Prospect untapped due to dispute Gulf of St. Lawrence poised for drilling boom, governments squabble Gary Park Petroleum News Calgary correspondent
Squabbling over offshore boundaries and jurisdiction is leaving a new, potentially lucrative oil and natural gas prospect off Canada’s East Coast languishing on the shelf.
With Hydro-Quebec, North America’s biggest power producer, ready to spend C$330 million over seven years on exploration and several multi-national energy companies said to be knocking on the door, the Gulf of St. Lawrence is poised for a drilling boom.
The prize, according to a recent research report by Jennings Capital, is possibly the “largest undrilled prospect in Eastern Canada, with recoverable resources of up to 2 billion barrels of oil and 5 trillion cubic feet of gas.”
But, at a time when the East Coast is eager for fresh fields to explore, the gulf’s future is bogged down in wrangling involving the Canadian, Quebec and Newfoundland governments.
Exploration plans have been under a moratorium for the last four years while the federal and Quebec governments have grappled with establishing a joint administration to develop and manage the offshore waters, similar to accords in place with Nova Scotia and Newfoundland.
Those negotiations also entail settling a boundary line between Quebec and Newfoundland — an echo of a 38-year feud in the Laurentian Sub-basin between Newfoundland and Nova Scotia that was finally resolved in 2002.
In a bid to avert a similarly protracted dispute, Hydro-Quebec, the Quebec government-owned utility, and Halifax-based junior E&P company Corridor Resources agreed in August to join forces to evaluate the oil and gas potential of the Old Harry and Cape Ray prospects and to enable drilling to start in the Quebec sector of the gulf. Both have insisted they can attract high-level partners, with Hydro-Quebec suggesting one multinational is ready to invest C$1.2 billion.
Hydro-Quebec agreed to make a payment of C$500,000 to Corridor to secure an option to earn a minimum of 18.75 percent working interest in the farm-out lands.
“This partnership is strategic for Hydro-Quebec, given the large estimated potential of the Old Harry and Cape Ray structures,” said Jean Guerin, vice president of oil and gas exploration at the utility.

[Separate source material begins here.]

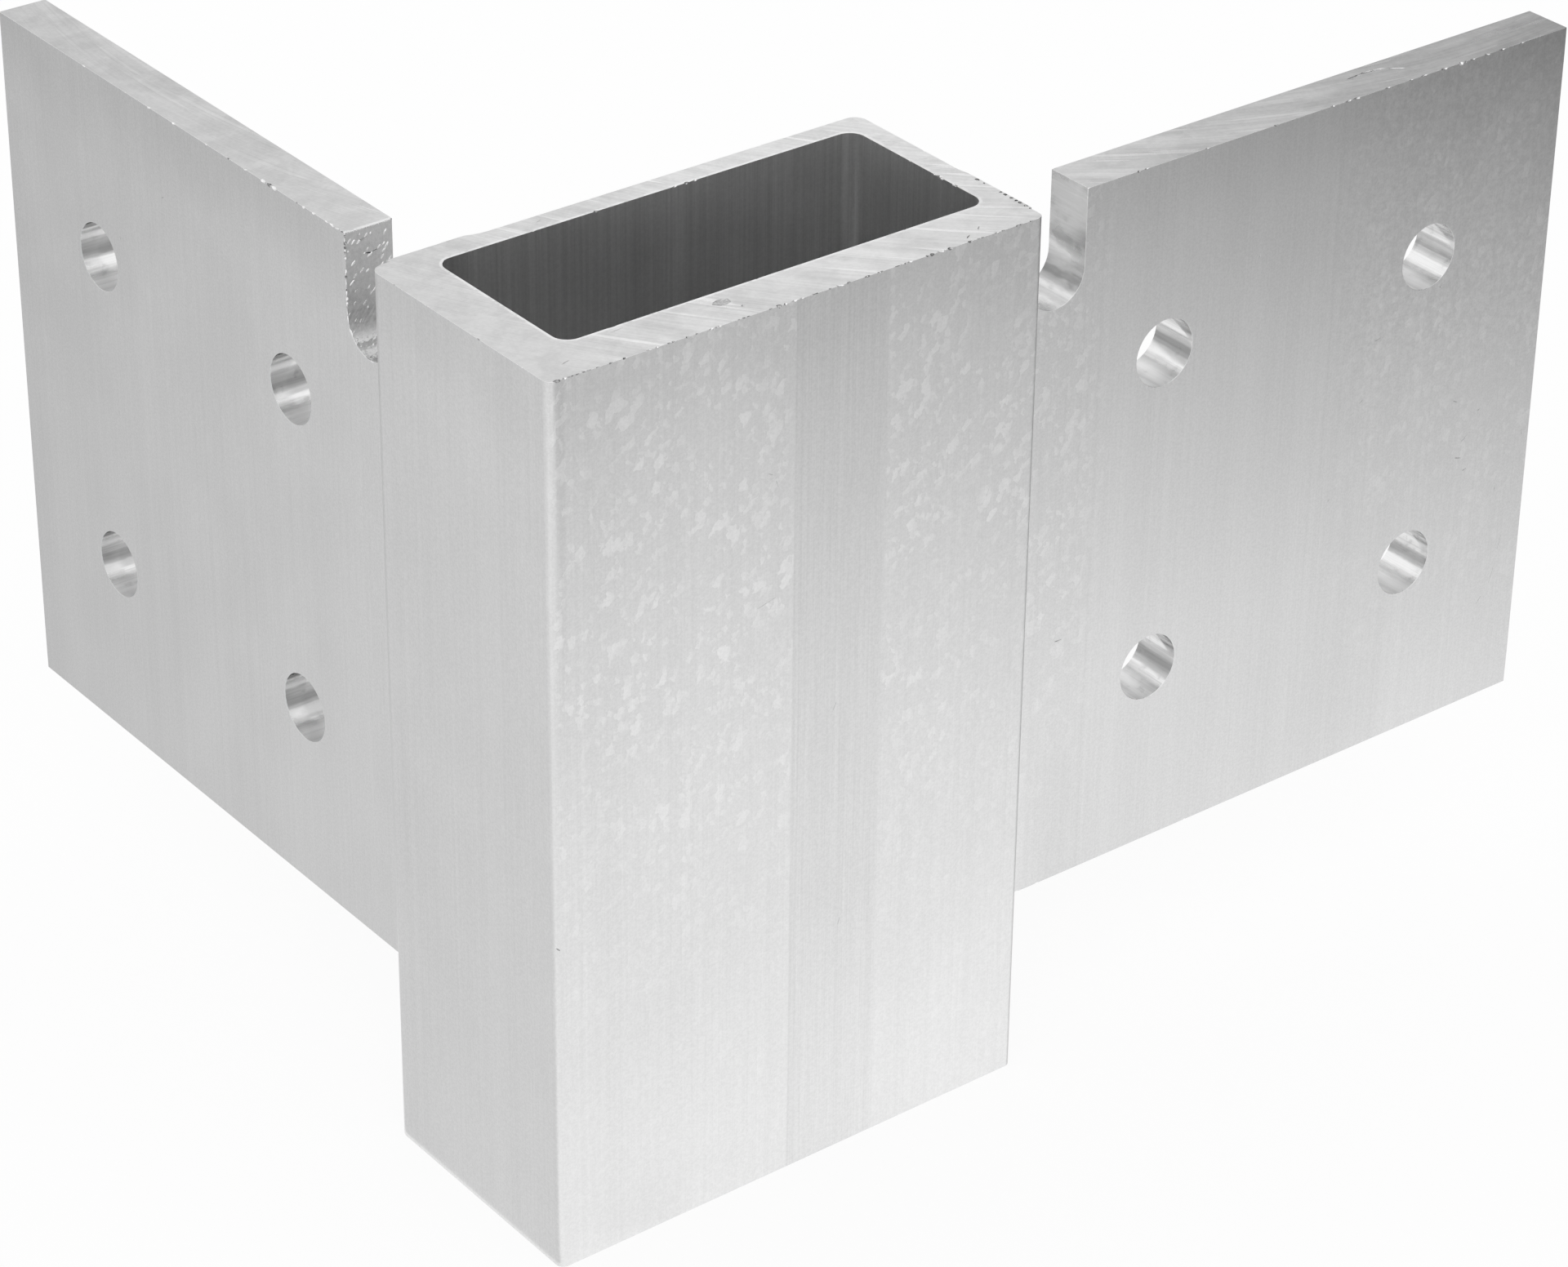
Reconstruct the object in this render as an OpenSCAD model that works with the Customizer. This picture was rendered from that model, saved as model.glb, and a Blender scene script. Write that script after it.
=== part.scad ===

Corridor has invested several million dollars assembling exploration licenses covering 420,000 acres of the Old Harry prospect that straddles the offshore Quebec-Newfoundland boundary, as well as 250,000 acres surrounding the Magdalen Islands and eight permits covering 408,000 acres on Anticosti Island, where Shell Canada and Calpine relinquished their interests last year after drilling five exploration wells.
Corridor President Norman Miller has told Petroleum News that his company was hoping for a deal to allow exploration in 2004, but those hopes have shrunk. Underwater boundary issues hold up drilling The expansion of Hydro-Quebec into fossil fuels was seen as major incentive for the Canadian and Quebec governments to step up progress towards an offshore accord.
Michel Gourdeau, president of Hydro-Quebec’s oil and gas division, expressed confidence that a deal could be struck by early 2004 — a target that is now widely seen as too ambitious given that the federal government wants to involve the Nova Scotia, New Brunswick and Prince Edward Island governments into the underwater boundary talks along with Newfoundland and Quebec.
Quebec has argued that the boundaries separating all five provinces were fixed in a 1964 deal, but Newfoundland said the deal was never ratified by its legislature and is therefore not legally binding.
Darrell Mercer, a spokesman for the Newfoundland government, which is now in the midst of a tight election campaign, said there must be “some kind of process” to resolve the disagreement between Newfoundland and Quebec and “that process doesn’t exist right now.”
A spokesman for the Quebec government flatly rejected any suggestion of a boundary problem.
While the bureaucratic and political wheels grind, Miller is growing frustrated at his inability to make commitments with large energy companies. “How can you sit on a basin like this and leave these impediments in the way and forgo economic development?” he said in a Globe and Mail interview.
Adding weight to the overall need for improved government-industry cooperation to accelerate development of Canada’s petroleum resources, the Canadian Association of Petroleum Producers told federal and provincial energy ministers last month that “public policy decisions will play a critical role if our industry is to sustain the growth recorded in the past decade.”
While acknowledging some progress on trimming taxes and regulatory approvals, it called for: Reasonable and timely access to resources; secure and efficient access to markets; and global competitiveness of the Canadian industry.
“The growing burden of regulatory processes outweighs other advantages of investing in Canada,” the association said, speaking for 140 member companies.
Noting that Newfoundland led all other provinces in economic growth last year and that oil and gas revenues now surpass those for forestry in British Columbia and agriculture in Saskatchewan, the petroleum producers said greater efforts are essential to create jobs, improve productivity, spur investment and ensure the prosperity of Canadians.